Problem requirements
Gather each line of the entries below that includes "imported".

Records with modeling code
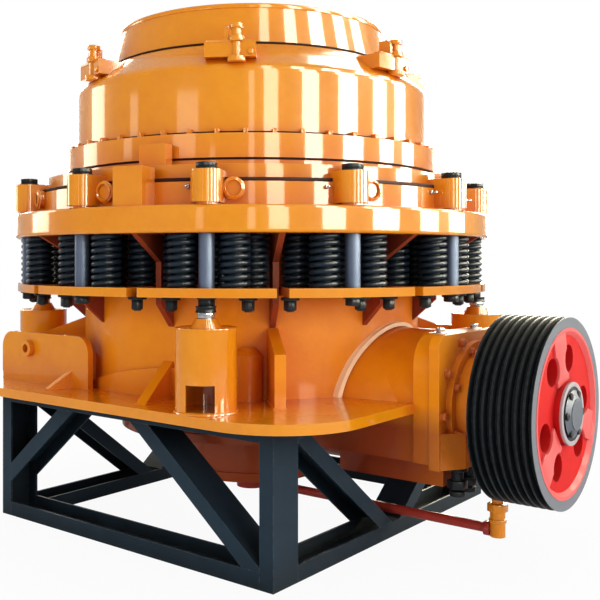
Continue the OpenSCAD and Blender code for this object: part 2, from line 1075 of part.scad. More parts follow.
module pulley_web() {
    web_t = 30;
    recess = 12;
    spoke_n = 3;
    spoke_turn = 73;
    window_turn = 25;
    window_circle_r = 175;
    window_r = 44;
    x0 = pulley_face - recess - web_t;
    color(red)
    difference() {
        along_shaft(rim_in, x0, x0 + web_t);
        along_shaft(web_hub_r, x0 - cut, x0 + web_t + cut);
        translate([0, 0, shaft_z])
        rotate([0, 90, 0])
        for (i = [0 : spoke_n - 1])
            for (side = [-1, 1])
                rotate([0, 0, spoke_turn + i * 360 / spoke_n + side * window_turn])
                translate([window_circle_r, 0, x0 - cut])
                cylinder(r = window_r, h = web_t + 2 * cut);
    }
}

module pulley_hub() {
    hub_recess = 40;
    hub_proud = 6;
    color(grey)
    difference() {
        along_shaft(web_hub_r, pulley_back + hub_recess, pulley_face + hub_proud);
        along_shaft(shaft_d / 2, pulley_back, pulley_face + hub_proud + cut);
    }
}

// ---- drain ----

riser_x = pulley_back - 30;

module drain_line() {
    translate([0, 0, pipe_z])
    rotate([0, 90, 0])
    cylinder(d = pipe_d, h = riser_x);
}

module drain_pipe() {
    sump_r = 60;
    sump_drop = 20;
    color(red)
    union() {
        translate([0, 0, pipe_z - sump_drop])
        cylinder(r = sump_r, h = hub_z - pipe_z + sump_drop);
        drain_line();
    }
}

// Fitting at the end of the drain pipe, with the tube that rises to the bearing cover.
module drain_riser() {
    fitting_r = 25;
    fitting_low = 22;
    fitting_high = 84;
    color(orange)
    difference() {
        union() {
            translate([riser_x, 0, pipe_z - fitting_low])
            cylinder(r = fitting_r, h = fitting_low + fitting_high);
            translate([riser_x, 0, pipe_z + fitting_high - cut])
            cylinder(d = riser_d, h = shaft_z - nose_r / 2 - pipe_z - fitting_high);
        }
        drain_line();
        along_shaft(nose_r, cover_face, pulley_back);
    }
}

stand_posts();
stand_base_beams();
stand_top_beams();
stand_side_braces();
stand_end_braces();
base_plate();
frame_shell();
discharge_ring();
frame_hub();
tall_ribs();
low_ribs();
shell_bosses();
main_flange();
upper_gussets();
countershaft_box();
box_flange();
bearing_cover();
bearing_saddle();
spring_plates();
outer_springs();
inner_springs();
spring_rods();
rod_nuts();
adjustment_ring();
lock_block();
push_bracket();
jack_bodies();
jack_rods();
side_brackets();
head_support();
mantle();
feed_plate();
bowl();
bowl_liner();
bowl_flange();
bowl_cover();
hopper();
hopper_funnel();
hopper_clamps();
countershaft();
pulley_rim();
pulley_web();
pulley_hub();
drain_pipe();
drain_riser();
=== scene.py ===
# Looks for the cone crusher: enamel, springs, bolts, pulley castings, floor and lamps.
import math

import bmesh
import bpy
from mathutils import Matrix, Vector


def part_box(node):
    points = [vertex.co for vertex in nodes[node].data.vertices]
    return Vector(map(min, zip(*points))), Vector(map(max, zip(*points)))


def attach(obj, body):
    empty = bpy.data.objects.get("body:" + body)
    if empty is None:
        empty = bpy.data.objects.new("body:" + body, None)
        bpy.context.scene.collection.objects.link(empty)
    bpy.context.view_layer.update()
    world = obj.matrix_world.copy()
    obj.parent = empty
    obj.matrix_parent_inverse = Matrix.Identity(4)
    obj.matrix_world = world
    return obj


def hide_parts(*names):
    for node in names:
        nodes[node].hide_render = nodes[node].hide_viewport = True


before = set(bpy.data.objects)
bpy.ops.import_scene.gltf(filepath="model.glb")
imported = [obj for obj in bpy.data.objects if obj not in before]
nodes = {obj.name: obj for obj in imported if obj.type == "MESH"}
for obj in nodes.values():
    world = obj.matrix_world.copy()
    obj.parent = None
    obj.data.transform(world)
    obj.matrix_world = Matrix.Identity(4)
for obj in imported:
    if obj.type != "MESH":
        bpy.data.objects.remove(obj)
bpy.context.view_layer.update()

shaftZ = (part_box("countershaft")[0].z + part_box("countershaft")[1].z) / 2
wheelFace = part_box("pulley_rim")[1].x
print("frame loaded:", len(nodes), "nodes")


def newMaterial(name):
    material = bpy.data.materials.new(name)
    material.use_nodes = True
    tree = material.node_tree
    return material, tree, tree.nodes["Principled BSDF"]


def feed(tree, socket, value):
    if isinstance(value, bpy.types.NodeSocket):
        tree.links.new(value, socket)
    else:
        socket.default_value = value


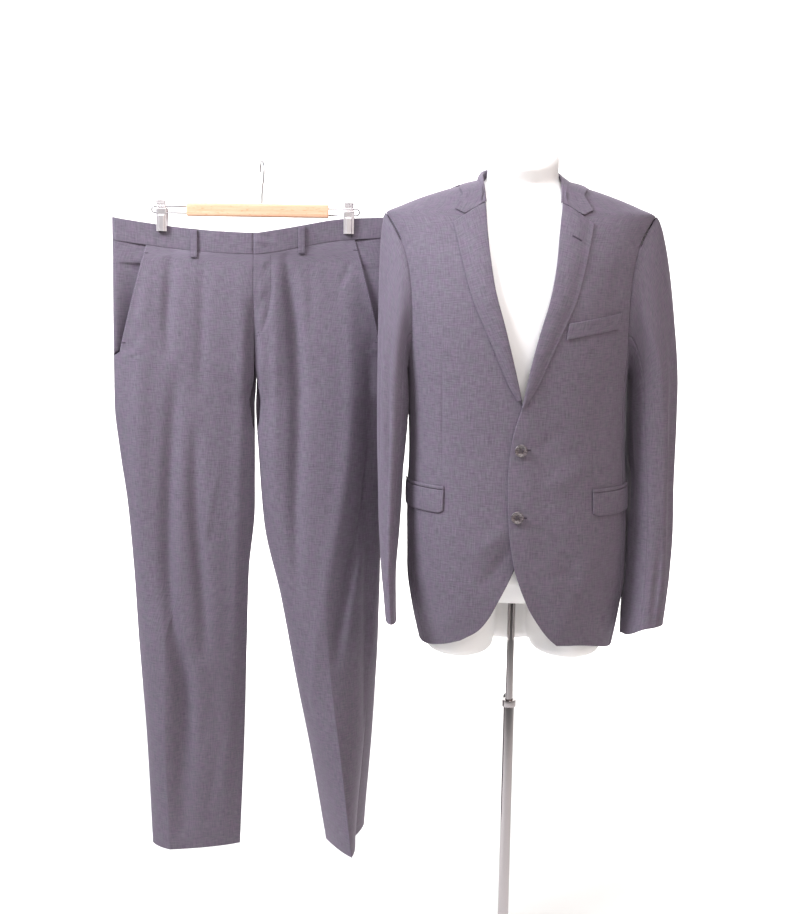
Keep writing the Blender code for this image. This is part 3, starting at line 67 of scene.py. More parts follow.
ahead = Vector((0, math.cos(CAMERA_PITCH), -math.sin(CAMERA_PITCH)))
level = Vector((1, 0, 0))
upright = level.cross(ahead)
rightward = math.cos(CAMERA_ROLL) * level + math.sin(CAMERA_ROLL) * upright
upward = -math.sin(CAMERA_ROLL) * level + math.cos(CAMERA_ROLL) * upright
lens = bpy.data.cameras.new("studio_camera")
lens.sensor_fit = "VERTICAL"
lens.sensor_height = SENSOR_HEIGHT
lens.lens = FOCAL_PIXELS * SENSOR_HEIGHT / PICTURE_HEIGHT
lens.clip_start = 0.01
camera = bpy.data.objects.new("studio_camera", lens)
bpy.context.collection.objects.link(camera)
axes = Matrix((rightward, upward, -ahead)).transposed().to_4x4()
camera.matrix_world = Matrix.Translation(CAMERA_PLACE) @ axes
scene.camera = camera


def to_linear(code):
    """The linear colour of an sRGB hex code."""
    parts = [int(code[i : i + 2], 16) / 255 for i in (1, 3, 5)]
    return tuple(c / 12.92 if c <= 0.04045 else ((c + 0.055) / 1.055) ** 2.4 for c in parts) + (1.0,)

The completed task
imported = [obj for obj in bpy.data.objects if obj not in before]
nodes = {obj.name: obj for obj in imported if obj.type == "MESH"}
for obj in imported:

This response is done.